Stretched

When’s the last time God stretched your ideas of what worship can look like? And whatever your idea of worship style is, when’s the last time you experienced something completely different?

Perhaps more importantly, when’s the last time God stretched your thinking about how He can speak to you?

I grew up in a Baptist church in small town Iowa. It was great and I wouldn’t trade the experience. There was a familiarity about it. The service order never changed. Prelude. Call to Worship. Two or three songs from the hymnbook; first, second and fourth verses only. The offering. The sermon. Closing hymn and benediction. And I can still hear Margaret Franks playing “Take The Name Of Jesus With You” on the organ as everyone headed for the door.

Worship style was piano and organ and hymnbooks. I liked it fine and now that I’m much older I realize the excellent theology I learned from those old hymns of the faith. Yet my worship perspective was severely limited.

Fast forward a few years after college. I flew to Los Angeles to visit Charlie, a college buddy from my Northwestern days. On a Friday he took me to a worship night at the Anaheim Vineyard Fellowship. I knew it was going to be an interesting evening when walking through the parking lot I saw the church custodian’s white Chevy pickup. On the door and side panel, painted in red letters it read, “Anaheim Vineyard Fellowship …Where The Real Angels Play”.

A full rockin’ band was already deep into a set of uplifting worship. Looking around the room there were people standing and singing. Some were sitting on their chair, heads bowed in prayer. Some stood at the front, hands raised. Others lay flat on the floor.

The music was amazing. Rich worship that pointed me to God. It was an electric experience for me. Not that anyone could tell by my expressionless midwestern demeanor, but inside I was moved. On the outside I wasn’t moving at all. Growing up Baptist like I did, if you move too much people might think you are dancing. I may have looked like a statue, but this worship experience is definitely stretching me.

The pastor gave a brief meditation on worship. He was a big guy. A former New York Giants offensive lineman who’d gone on to seminary.
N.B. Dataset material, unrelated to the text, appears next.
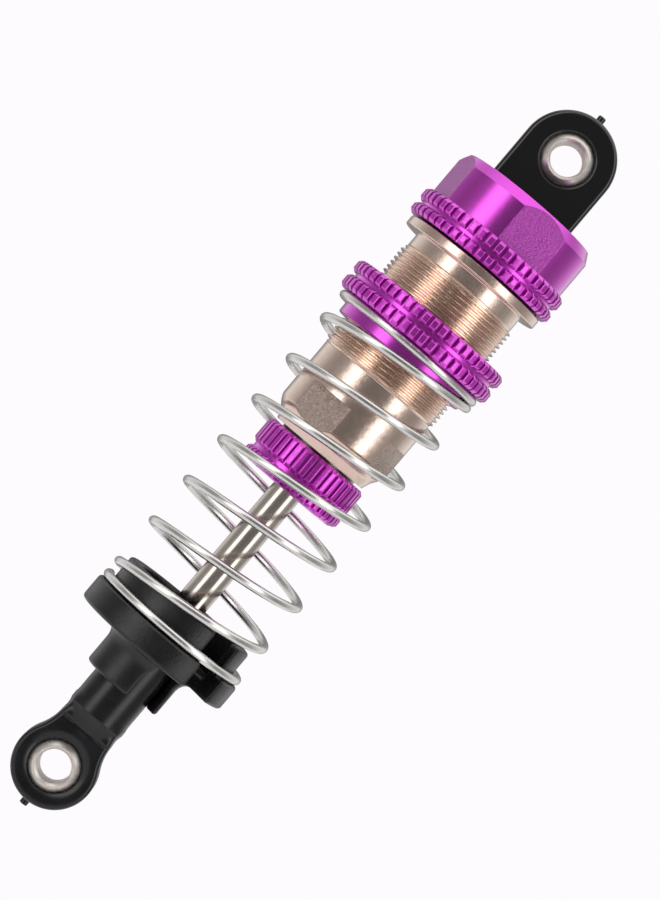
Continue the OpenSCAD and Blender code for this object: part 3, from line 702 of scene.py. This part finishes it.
def ball_steel():
    # Turned and tumbled steel ball: a soft satin sheen, with faint rings about its bore.
    return steel("turned ball steel", dye("ball"), 0.34, 0.44, (1, 0.4, 1), 0.3, 0.002)


def clip_steel():
    # Stamped spring clip: greyer, with a rolled grain.
    return steel("stamped clip steel", linear("#A8A6A2"), 0.28, 0.42, (0.3, 1, 1), 0.2, 0.002)


def plain_solid(name, colour, worn, rough_low, rough_high, grain_size, grain, extra):
    """Plastic or rubber: an even colour with faint cloudiness, and a moulded or machined grain."""
    material, tree, known = new_material(name)
    plant(tree, known, [
        ("grain", NOISE, {}, {"Vector": "coords.Object", "Scale": per_mm(grain_size), "Detail": 4.0,
                              "Roughness": 0.6}),
        ("cloud", NOISE, {}, {"Vector": "coords.Object", "Scale": per_mm(2.5), "Detail": 3.0}),
        ("share", RANGE, {}, {"Value": "cloud", "From Min": 0.35, "From Max": 0.75}),
        ("colour", MIX, {"data_type": "RGBA"}, {0: "share", 6: colour, 7: linear(worn)}),
        ("rough", RANGE, {}, {"Value": "cloud", "From Min": 0.3, "From Max": 0.7,
                                             "To Min": rough_low, "To Max": rough_high}),
        ("bump", BUMP, {}, {"Strength": 1.0, "Distance": grain * MM, "Height": "grain"}),
    ])
    set_surface(tree, known, extra, {"Base Color": "colour.2", "Roughness": "rough", "Normal": "bump"})
    return material


def glossy_nylon():
    # Black nylon from a polished mould: nearly black, with thin bright lines along its edges.
    return plain_solid("polished black nylon", dye("nylon"), "#0B0C0D", 0.08, 0.16,
                       0.9, 0.004, {"IOR": 1.53})


def satin_nylon():
    # Black nylon from a stoned mould: dark and quiet, with a soft gloss on its edges.
    return plain_solid("satin black nylon", dye("nylon"), "#0F1013", 0.2, 0.3,
                       0.35, 0.005, {"IOR": 1.53, "Specular IOR Level": 0.35})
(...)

He quoted Jonathan Edwards and cautioned against judging people in worship by what you see on the exterior, because God works on the heart.

Then the band kicked in and the pastor started moving through the congregation. He got closer to me and my grip on the chair in front of me tightened. There was no one sitting in the row ahead of us. Moving past Charlie, the pastor stopped right in front of me and put his hands on my shoulders.

Understand, guys from the midwest need about a 36″ buffer zone in their personal space or we will explode. This guy’s infiltrated my space big time…and he’s got his hands on my shoulders.

He didn’t even ask if he could pray for me. He just started praying. It was an incredibly encouraging prayer. And in the prayer he prayed about things that there was absolutely no way in the world he could have known about me. Specific things that were going on in my life at that moment, issues that I was wrestling with God about. This guy didn’t know me from a bale of hay, yet he was praying for me like he’d been looking in on my life.

He said, “amen” and moved on. I was stunned. How could this night be any more stretching for me?

Over my shoulder I noticed a 20-something girl come in. She looked like she’d just come from dance class. The spandex outfit and skirt, hair pulled back in a pony tail. She carried a canvas tote bag. Reaching in, she pulled out a pair of toe shoes. Ballet shoes. After putting them on and tying them up, she slipped to the open area at the back of the room and began dancing. Elegant, graceful, skillful ballet moves. I was transfixed.

Turning back toward the front I said out loud to God, “I am so not in Iowa anymore.”

If all that we are familiar with is what’s familiar to us, we are missing out on beauty and blessings God wants us to experience. When we step out of the comfort zone and allow God to stretch us, we see more of Him. And since God is infinite, there’s a whole lot for us to see.

God is so much more than what we are familiar with.  He wants us to experience Him fully. It starts with going beyond what’s familiar to us. Let’s allow God to stretch us. In our worship style. In our thinking. In our ideas of Who He Is and how He relates to us.

Simply put, let’s allow God to define Himself and His relationship to us by His terms…and not ours.

“…I came that they might have life, and have it more abundantly.”